Haha trouche. Gonna keep it flowing.


----------



## Philligan (Feb 10, 2011)

Looks like I'm flying solo.


----------



## dpm (Feb 10, 2011)

Bear Grylls is an absolute legend. His camera guy is more so  Being strapped to the wing of a biplane while it inverts to let Bear jump is fucked up IMO


----------



## Grand Moff Tim (Feb 10, 2011)

Les Stroud isn't too shabby. He doesn't jump out of planes or drink elephant shit water, but he goes out completely alone.


----------



## The Reverend (Feb 10, 2011)

Bear Grylls is more American that most Americans.


----------



## Prydogga (Feb 10, 2011)

Bear looks so evil after drinking the first lot of Yak's blood.  

He's a badass, just ask Leandro.


----------



## caparison_x (Feb 10, 2011)

Bear Grylls?

You mean the guy who was filming on site then going back to a 5 start hotel?


----------



## The Reverend (Feb 10, 2011)

caparison_x said:


> Bear Grylls?
> 
> You mean the guy who was filming on site then going back to a 5 start hotel?



That may be completely true. But he also did all this: Bear Grylls - Wikipedia, the free encyclopedia


----------



## Chickenhawk (Feb 10, 2011)

Bear Grylls might not do everything as hardcore as presented in his show, but I wouldn't want anybody else on a deserted island. Except maybe a hot redhead.

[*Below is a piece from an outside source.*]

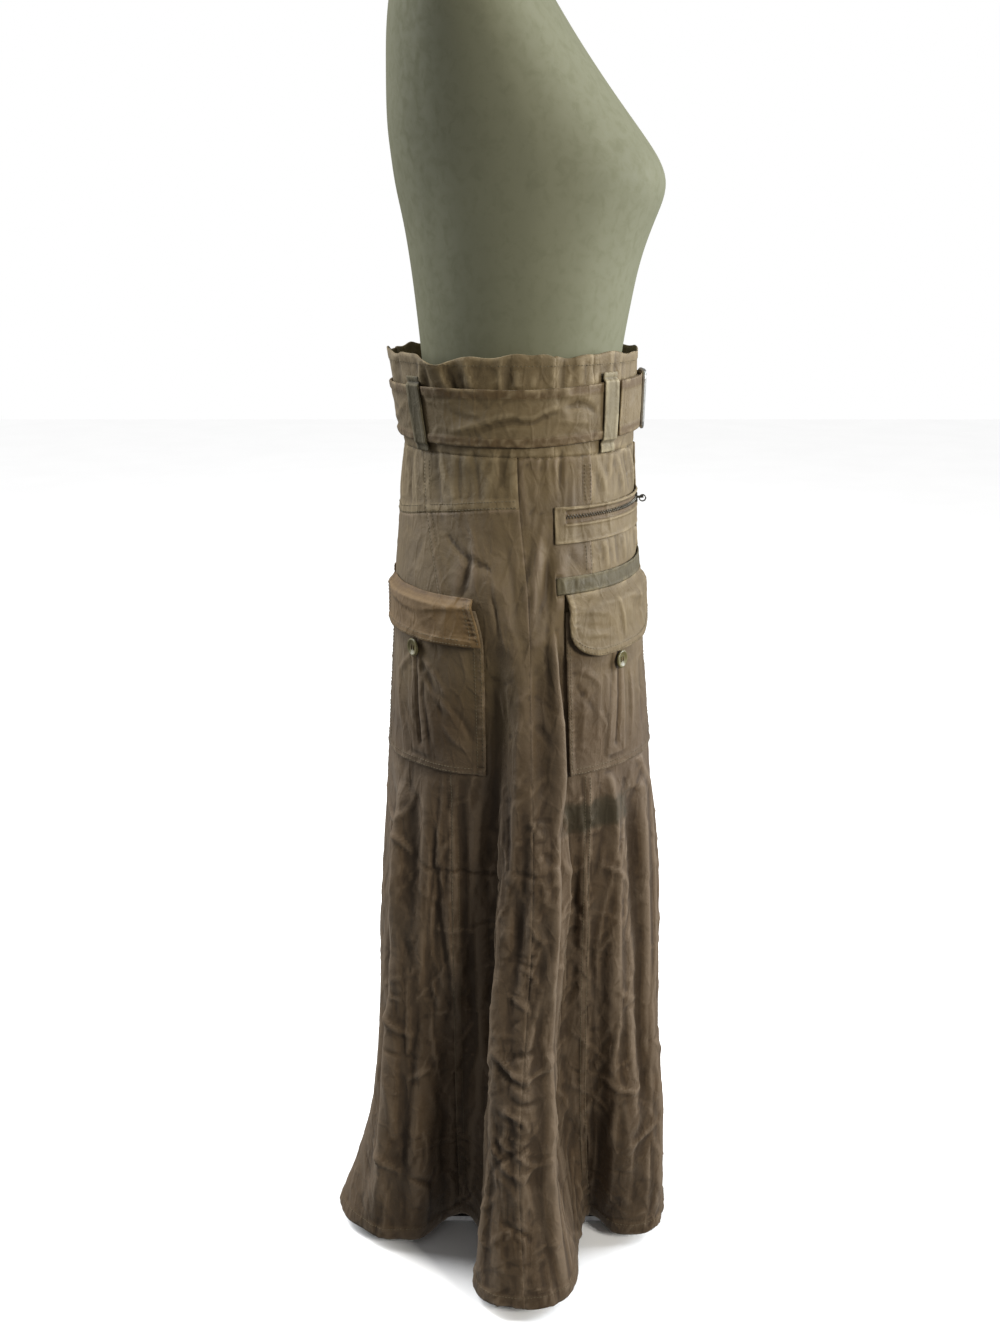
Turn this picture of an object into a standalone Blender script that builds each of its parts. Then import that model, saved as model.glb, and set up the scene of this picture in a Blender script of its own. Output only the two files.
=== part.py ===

And he definitely was British Special Forces, and drinks his own piss. That's a hardcore sumbitch.


----------



## 13point9 (Feb 10, 2011)

Ray Mears is better 

maybe not as bad ass, but thats due to the fact he does things properly and doesn't have to go to those extremes as he's already set up a nice camp or something


----------



## jymellis (Feb 10, 2011)

leandro!!!!!!!!!


----------



## Varcolac (Feb 10, 2011)

13point9 said:


> Ray Mears is better
> 
> maybe not as bad ass, but thats due to the fact he does things properly and doesn't have to go to those extremes as he's already set up a nice camp or something



Ray Mears indeed. Given the choice of him or Bear on a desert island, I'd definitely go with Ray. With Mr. Mears I'd have a serviceable shelter set up by sunset, and would be brewing my own coconut vodka by the weekend. With Grylls I'd end up eating puffin shit and drinking seawater.


----------



## JamesM (Feb 10, 2011)

Les Stroud.


----------



## Dan (Feb 10, 2011)

13point9 said:


> Ray Mears is better
> 
> maybe not as bad ass, but thats due to the fact he does things properly and doesn't have to go to those extremes as he's already set up a nice camp or something



This x1000, Ray Mears KNOWS how to and DOES survive in the wild. Grylls just makes everything look harder than it actually is. His stunts might look badass, but theyre always checked before he does them.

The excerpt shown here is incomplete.